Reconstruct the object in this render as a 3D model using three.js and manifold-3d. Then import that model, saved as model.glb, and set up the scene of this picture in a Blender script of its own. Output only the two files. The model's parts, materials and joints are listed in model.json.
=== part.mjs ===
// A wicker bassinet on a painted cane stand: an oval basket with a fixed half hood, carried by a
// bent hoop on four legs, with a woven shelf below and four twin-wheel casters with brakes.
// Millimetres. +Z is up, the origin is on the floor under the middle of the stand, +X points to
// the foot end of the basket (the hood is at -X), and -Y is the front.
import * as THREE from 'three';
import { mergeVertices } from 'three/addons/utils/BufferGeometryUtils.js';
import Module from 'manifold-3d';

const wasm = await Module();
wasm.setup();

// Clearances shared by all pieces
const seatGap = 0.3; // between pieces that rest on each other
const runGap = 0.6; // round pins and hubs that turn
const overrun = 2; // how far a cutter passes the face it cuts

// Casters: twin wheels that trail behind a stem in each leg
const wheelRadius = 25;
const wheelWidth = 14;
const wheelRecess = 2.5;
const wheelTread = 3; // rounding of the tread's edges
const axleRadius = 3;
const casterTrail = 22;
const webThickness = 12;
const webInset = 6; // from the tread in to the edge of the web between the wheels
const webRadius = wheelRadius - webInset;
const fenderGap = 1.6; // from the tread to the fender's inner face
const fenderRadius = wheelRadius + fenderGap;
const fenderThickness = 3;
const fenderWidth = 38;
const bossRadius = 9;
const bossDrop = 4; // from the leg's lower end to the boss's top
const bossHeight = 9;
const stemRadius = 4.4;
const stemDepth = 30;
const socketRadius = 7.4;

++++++

◆ **SHORT EXERCISE**
Please reproduce the entire listing, exactly as shown.

◆ **TASK OUTPUT**
Reconstruct the object in this render as a 3D model using three.js and manifold-3d. Then import that model, saved as model.glb, and set up the scene of this picture in a Blender script of its own. Output only the two files. The model's parts, materials and joints are listed in model.json.
=== part.mjs ===
// A wicker bassinet on a painted cane stand: an oval basket with a fixed half hood, carried by a
// bent hoop on four legs, with a woven shelf below and four twin-wheel casters with brakes.
// Millimetres. +Z is up, the origin is on the floor under the middle of the stand, +X points to
// the foot end of the basket (the hood is at -X), and -Y is the front.
import * as THREE from 'three';
import { mergeVertices } from 'three/addons/utils/BufferGeometryUtils.js';
import Module from 'manifold-3d';

const wasm = await Module();
wasm.setup();

// Clearances shared by all pieces
const seatGap = 0.3; // between pieces that rest on each other
const runGap = 0.6; // round pins and hubs that turn
const overrun = 2; // how far a cutter passes the face it cuts

// Casters: twin wheels that trail behind a stem in each leg
const wheelRadius = 25;
const wheelWidth = 14;
const wheelRecess = 2.5;
const wheelTread = 3; // rounding of the tread's edges
const axleRadius = 3;
const casterTrail = 22;
const webThickness = 12;
const webInset = 6; // from the tread in to the edge of the web between the wheels
const webRadius = wheelRadius - webInset;
const fenderGap = 1.6; // from the tread to the fender's inner face
const fenderRadius = wheelRadius + fenderGap;
const fenderThickness = 3;
const fenderWidth = 38;
const bossRadius = 9;
const bossDrop = 4; // from the leg's lower end to the boss's top
const bossHeight = 9;
const stemRadius = 4.4;
const stemDepth = 30;
const socketRadius = 7.4;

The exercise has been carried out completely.